At peek times now there is just grid lock arround my house (Harringey Ladder by Ducketts)

From my point of view I don't really understand why the LTN need to be 24x7 rather than just at peek times. I do hope planning has been considered for delivery drivers, taxis at TPL etc, from a driving point of view its navigating how to access local areas is a nightmare, I do hope google maps/waze has been updated, I already drove past a school zone thanks to google before I knew they were a thing. (Ironically I was going to Tile Kiln Lane Open Space and that was the only road to access it). 

I do wonder how horrific the traffic will become if we LTN the ladder, Making all traffic go via Turnpike Lane/Endymion Road. It seems every time they make a change the ladder gets more traffic.

I don’t have a car. Very few people who live in London need one. They think they do, but they don’t. I have children age 2 and 4. Lots of parents buy their first car because they are convinced they will need it when they have a baby. We decided to wait and see if we really did need one, but four years later we’re still walking, cycling, bussing and getting the train round London and the sky has not collapsed. I wish I lived in an LTN and am very happy for the lucky people who do. 

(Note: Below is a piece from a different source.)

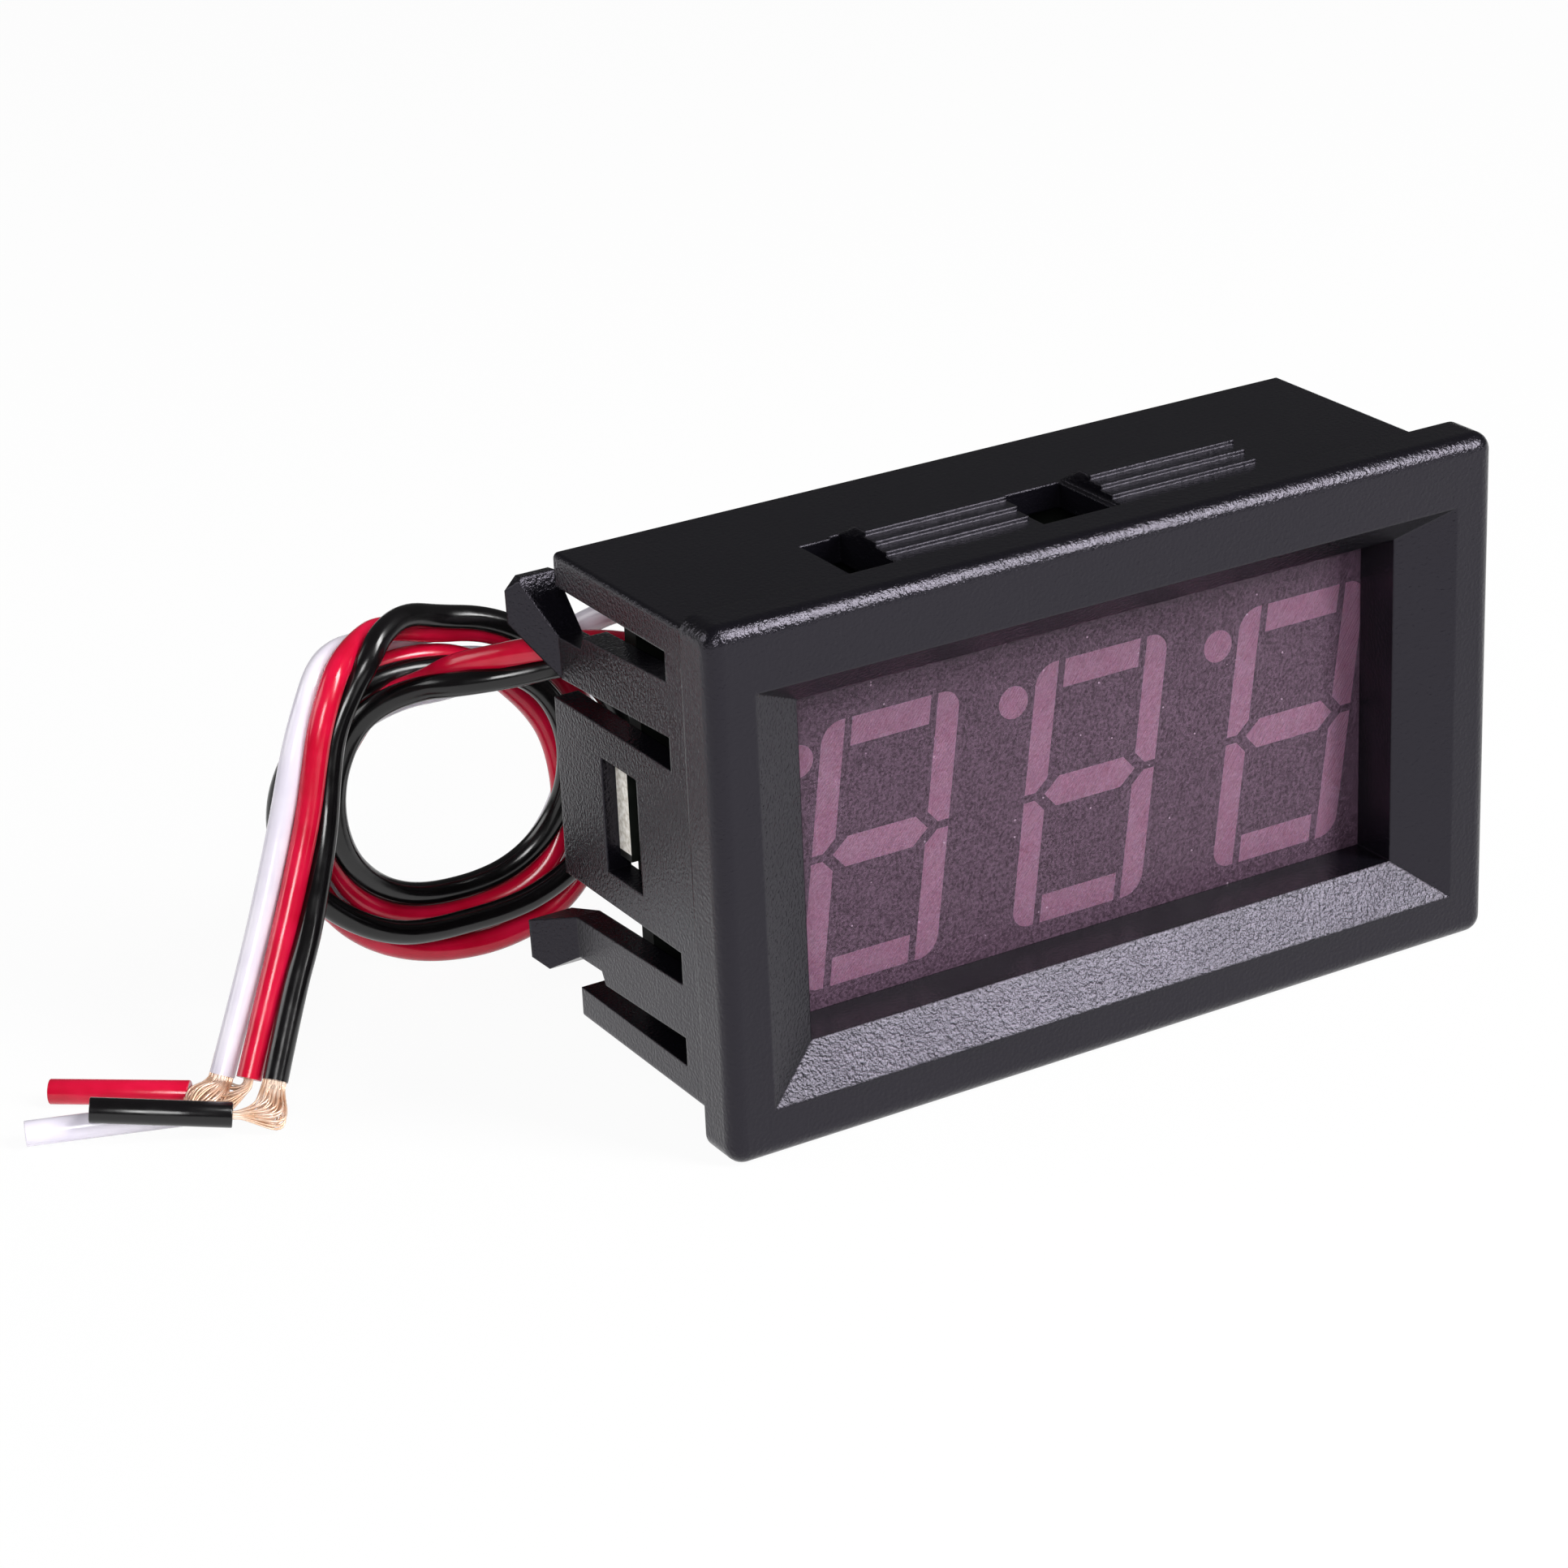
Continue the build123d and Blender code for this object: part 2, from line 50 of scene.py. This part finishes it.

Anecdotal observations are not empirical evidence. Your use case will not suit everyone.

Well, Elizabeth, Pat has well and truly put you in your place! Pat, of course anecdotal evidence is not empirical evidence. But that evidence is based upon the accumulation and analysis of thousands of individual observations, which you call "anecdotal evidence".The overwhelming evidence for LTNs and other traffic calming measures is that most people welcome them. They reduce road vehicle usage overall, and encourage walking, cycling, and public transport. Most of the people vehemently opposing them are unreconstructed petrolheads.

Assumptions and generalisations without actual proof to back up your claims. Please point me to the study/studies confirming that the overwhelming majority welcome LTNs and that only “petrolheads” oppose them. Or are you presenting opinion as fact?

For evidence that LTNs are welcomed by a majority of the population, go online and look at reputable, frequently peer-reviewed, articles and reports. They are not hard to find. If you are asserting an opposition to LTNs, against all evidence, against the policy of national and local government, then it is up to you to provide clear evidence that LTNs do not work.

To be honest none of those I would call any of those "evidence". The BMJ one states what LTNs hope to address, but that is not evidence of success of this approach, the rest seem to be social policy self justification. None state sources.

As I said previously its not LTNs its how they have been implemented, which in IMHO has turned something that could have been a good thing into an complete mess. Sadly I would expect nothing less from Harringey, You only have to look at other traffic measures they have made like Wightman road, where they built it the wrong way round, making the exit on to Wightman road like mine for Lausanne road much more dangerous. 

I just assume this perverse revenge for us rejecting the changes to the wood green CPZ.

And of course the council to get the results it wanted did the best it could to stack the results by asking only the people inside the LTNs not those locally who would be affected by them.

  • None of the reports linked provide conclusive evidence that there is overwhelming support for LTNs. The Centre for London report does not provide data on the sample size or demographics of respondents. It also seems to contradict AndrewAw1’s claim that most people in London don’t own cars (depending on the analysis it’s 50/50). The BMJ article seems to be an editorial rather than a peer-reviewed study and doesn’t answer my original question of robust data that shows an “overwhelming” majority supports LTNs.

depends where you are - 50/50 once you get past Zone 2 (where there are also more households with more than 1 car), only 26% in eg Tower Hamlets, Haringey also less than 50%.